令和四年十一月発行
「報恩謝徳」
11月は東園寺の本山である京都妙心寺を開基された花園法皇の恩徳を偲ぶ法皇忌という行事が11日の御命日に妙心寺で厳修されます。
花園法皇は延慶元年(1308)、大覚寺統の後二条天皇が崩御された為に12歳で天皇に即位され、文保2年(1318年)に後醍醐天皇に譲位するまでの10年間その位にありました。花園法皇は歴代天皇の中でも特に学問に優れ、深く仏教を理解された方としても知られます。若くして即位し、22歳には退位された法皇様ですが、その学識と真摯なお人柄を信頼され、兄である後伏見天皇の皇太子である量仁親王、後の光厳天皇の教育係を任されます。この時、量仁親王に向けて記された訓戒が『誡太子書』と呼ばれるものです。

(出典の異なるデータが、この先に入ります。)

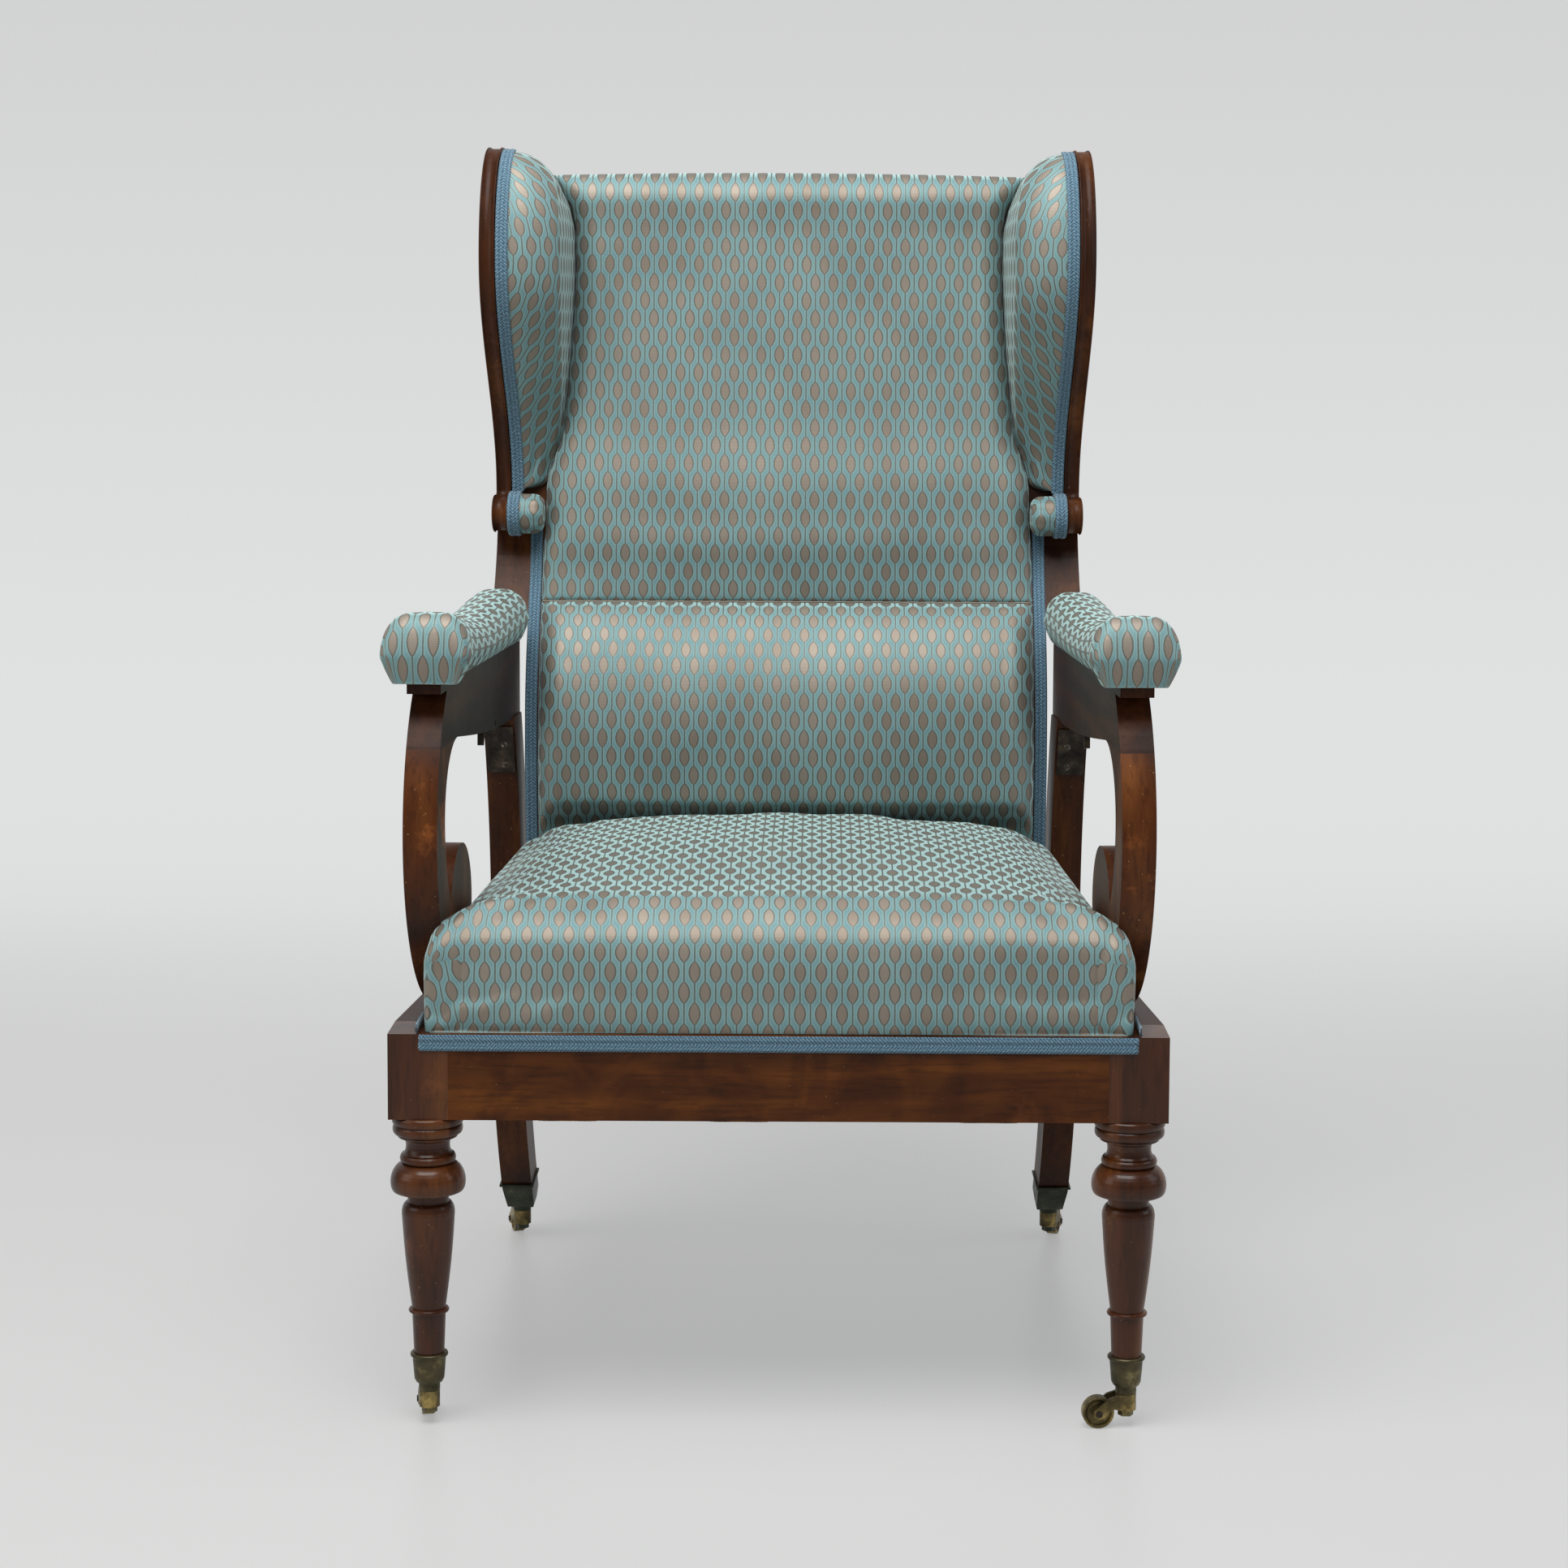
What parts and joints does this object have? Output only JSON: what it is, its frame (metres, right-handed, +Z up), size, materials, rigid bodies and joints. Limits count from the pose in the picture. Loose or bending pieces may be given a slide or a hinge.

この中で、花園法皇は親王に向けて皇位を継ぐ重さや、自ら田を耕すことも労力も為さずご馳走を食べ、自ら布を紡いだりする苦労も知らず綺麗な衣服を身に着けることを自省し、学問をしたら学んだ事により自分自身の在り方を反省し、徳を身につけなさいと教えています。
『誡太子書』の中には今日の価値観と異なる表現もありますが、一貫して天皇として生きる上での責任と、うわべの学問だけでは無く、徳を積む為の学びについて訓戒されています。
私は天皇という特別な立場の方だけでなく、万物に感謝し学びにより心が豊かになる事こそが人間としての最高の幸福であると思っています。